Também compareceram, como convidados, companheiros do PSOL, do PSTU, do PDT, do PH, da Consulta Popular, do MST, do PCR, da Intersindical, da CUT, da Refundação Comunista, do CECAC, de entidades de solidariedade internacionalista e da nossa querida União da Juventude Comunista, demonstrando o crescimento do trabalho do PCB no interior dos movimentos sociais e políticos no Brasil.

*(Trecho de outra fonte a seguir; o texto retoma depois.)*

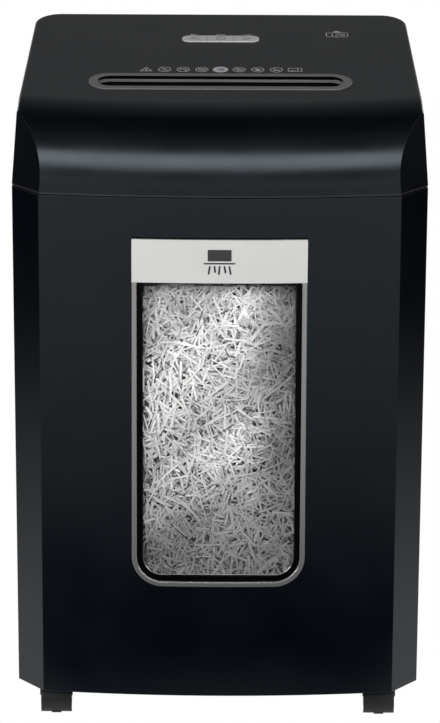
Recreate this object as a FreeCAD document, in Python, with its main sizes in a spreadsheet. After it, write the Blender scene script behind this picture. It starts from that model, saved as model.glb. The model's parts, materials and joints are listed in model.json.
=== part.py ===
import FreeCAD, Part
import math
import os
import re
import Sketcher

# Office paper shredder on casters, in millimetres.  The origin is the middle of the footprint on
# the floor, +X to the user's right, +Y to the back, +Z up.  The cabinet is a moulded shell open
# at the front, where the waste bin slides out behind the front panel.  The cutting head sits on
# top of it: a chassis tub that carries the cutters, the gears and the motor, and a cover.

SIZES = {
    # whole object
    "width": 385, "depth": 292, "cabinet_height": 482, "caster_height": 36, "wall": 2.6,
    "side_draft": 0.3, "rear_inset": 5.5, "rear_corner": 25,
    # plan outline of the front
    "facet_width": 26, "bow": 13.3, "facet_depth": 35.5, "seam_back": 4, "seam_gap": 1,
    # head
    "head_gap": 2, "head_lip": 6.5, "roll_radius": 70, "top_slope": 10.9, "head_draft": 4.2,
    "top_edge": 3, "flange_width": 14, "flange_thick": 4, "rim_thick": 3, "rim_inset": 1.5,
    # window, trim and handle
    "window_width": 162, "window_height": 336, "window_drop": 37.5, "window_corner": 29,
    "trim_width": 4.8, "trim_proud": 1, "trim_thick": 7, "trim_play": 0.15,
    "bezel_width": 5, "bezel_set": 1, "bezel_play": 0.2, "plate_height": 40.6,
    "plate_drop": 1.9, "plate_thick": 3.4, "pane_thick": 2, "pane_set": 5,
    "scoop_drop": 56.5, "scoop_height": 26, "scoop_depth": 13,
    # waste bin and its runners
    "bin_side_gap": 22.5, "bin_set": 7.7, "bin_rear_gap": 28, "bin_rise": 16, "bin_height": 388,
    "bin_wall": 2.5, "bin_corner": 14, "rail_width": 11, "rail_lip": 12, "rail_thick": 2.5,
    "run_gap": 0.3, "base_thick": 4, "base_rim": 6, "shred_top": 10, "shred_foot": 28,
    "shred_floor": 15, "shred_drop": 10, "shred_play": 0.4,
    # screws: between bin and front, and up through the cabinet flange into the cover
    "front_screw_in": 50, "front_screw_low": 48, "front_screw_high": 40, "front_boss": 4.5,
    "front_pilot": 1.55, "head_screw_out": 8.5, "head_screw_first": 50, "head_screw_next": 150,
    "head_screw_hole": 2.2, "head_boss": 4.6, "head_pilot": 2.05, "head_boss_height": 16,
    # feed throat
    "slot_place": 94, "slot_length": 229.4, "slot_depth": 24, "bezel_length": 246,
    "bezel_depth": 39, "bezel_proud": 0.8, "bezel_spigot": 7.4, "throat_gap": 8,
    "throat_wall": 3, "guide_rise": 20, "guide_height": 29,
    # cutters
    "cutter_rise": 47, "shaft_gap": 32, "disc_lap": 2, "disc_thick": 3.4, "disc_pitch": 8,
    "disc_count": 28, "disc_shift": 0.3, "hub_radius": 11.5, "shaft_radius": 8,
    "journal_radius": 6, "bush_radius": 9, "bore_play": 0.05, "block_end": 10, "side_plate": 3,
    "rod_radius": 4, "rod_neck": 2.8, "finger_thick": 3.2,
    # gears
    "cross_teeth": 16, "final_teeth": 40, "second_pinion": 14, "second_teeth": 56,
    "first_pinion": 14, "first_teeth": 60, "motor_teeth": 12, "module_final": 2,
    "module_second": 1.25, "module_first": 1, "second_angle": 10, "first_angle": 0,
    "motor_angle": 150, "gear_play": 0.22, "pin_radius": 4, "gear_start": 3, "cross_wide": 10,
    "final_wide": 10, "second_wide": 8, "first_wide": 6, "gear_step": 2, "gear_cover_out": 36,
    "gear_cover_thick": 3,
    # motor
    "motor_radius": 33, "motor_length": 98, "motor_shaft": 4, "fan_radius": 27, "fan_hub": 9,
    "fan_blade": 1.6, "fan_blades": 7, "cradle_half": 26, "cradle_length": 40,
    # chassis tub
    "tub_side_gap": 24.5, "tub_ahead": 52.3, "tub_rear_gap": 21, "tub_drop": 20, "tub_wall": 3,
    # controls
    "pill_length": 74.6, "pill_depth": 15.6, "pill_place": 201.8, "button_gap": 0.35,
    "button_proud": 0.8, "button_travel": 0.8, "board_drop": 10, "board_thick": 1.6,
    "board_half": 52, "key_pitch": 22, "switch_size": 6, "switch_height": 4, "post_out": 44,
    "post_front": 22, "post_rear": 14,
    # power board and the parts that stand on it
    "power_left": -154, "power_length": 66, "power_front": 28, "power_depth": 84,
    "power_stand": 8, "stand_inset": 4, "coil_radius": 11, "coil_height": 28.4,
    "can_width": 28, "can_depth": 26, "can_height": 24.4,
    # power inlet at the back
    "pocket_width": 92, "pocket_height": 52, "pocket_x": 58, "pocket_rise": 43,
    "pocket_depth": 14, "pocket_play": 0.3, "pocket_wall": 2, "cord_radius": 3.8,
    "gland_radius": 8, "gland_left": 24, "switch_right": 20, "case_half": 14,
    "case_half_high": 10.5, "case_lip": 2, "rocker_width": 21.2, "rocker_half": 7.2,
    "vent_width": 3, "vent_pitch": 9, "vent_count": 14, "vent_first": -150, "vent_half": 14,
    # casters
    "wheel_radius": 15, "wheel_thick": 9, "wheel_edge": 1.4, "wheel_apart": 10,
    "web_thick": 9.2, "web_lift": 2.2, "hood_gap": 0.8, "hood_thick": 1.4, "caster_side_gap": 38.4,
    "caster_set": 47.7, "caster_rear_gap": 44, "caster_trail": 12, "stem_radius": 4,
    "stem_wall": 2.5, "axle_radius": 2.5, "socket_radius": 7, "socket_height": 13,
}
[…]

No XIV Congresso, o PCB afirma que o Brasil já cumpriu o ciclo burguês, tornando-se uma formação social capitalista desenvolvida, terreno propício para a luta de classes aberta entre a burguesia e o proletariado. E assevera que o cenário da luta de classes mundial e suas manifestações no continente latino-americano, o caráter do capitalismo monopolista brasileiro e sua profunda articulação com o sistema imperialista mundial, a hegemonia conservadora, os resultados deste domínio sobre os trabalhadores e as massas populares no sentido de precarização da qualidade de vida, desemprego, crescente concentração da riqueza e flexibilização de direitos levam a reafirmar que o caráter da luta de classes no Brasil inscreve a necessidade de uma ESTRATÉGIA SOCIALISTA.

Para tanto, propõe a formação de uma frente política permanente de caráter anticapitalista e anti-imperialista, que não se confunda com mera coligação eleitoral, na perspectiva da constituição do Bloco Revolucionário do Proletariado como um movimento rumo ao socialismo.

Às vésperas de completar 90 anos de existência, o Partido Comunista Brasileiro, fortalecido nas tradições e na luta dos comunistas em todo o mundo, reafirma a necessidade histórica de superação do capitalismo, que se dará apenas pela libertação das classes trabalhadoras, na perspectiva do socialismo rumo à sociedade comunista.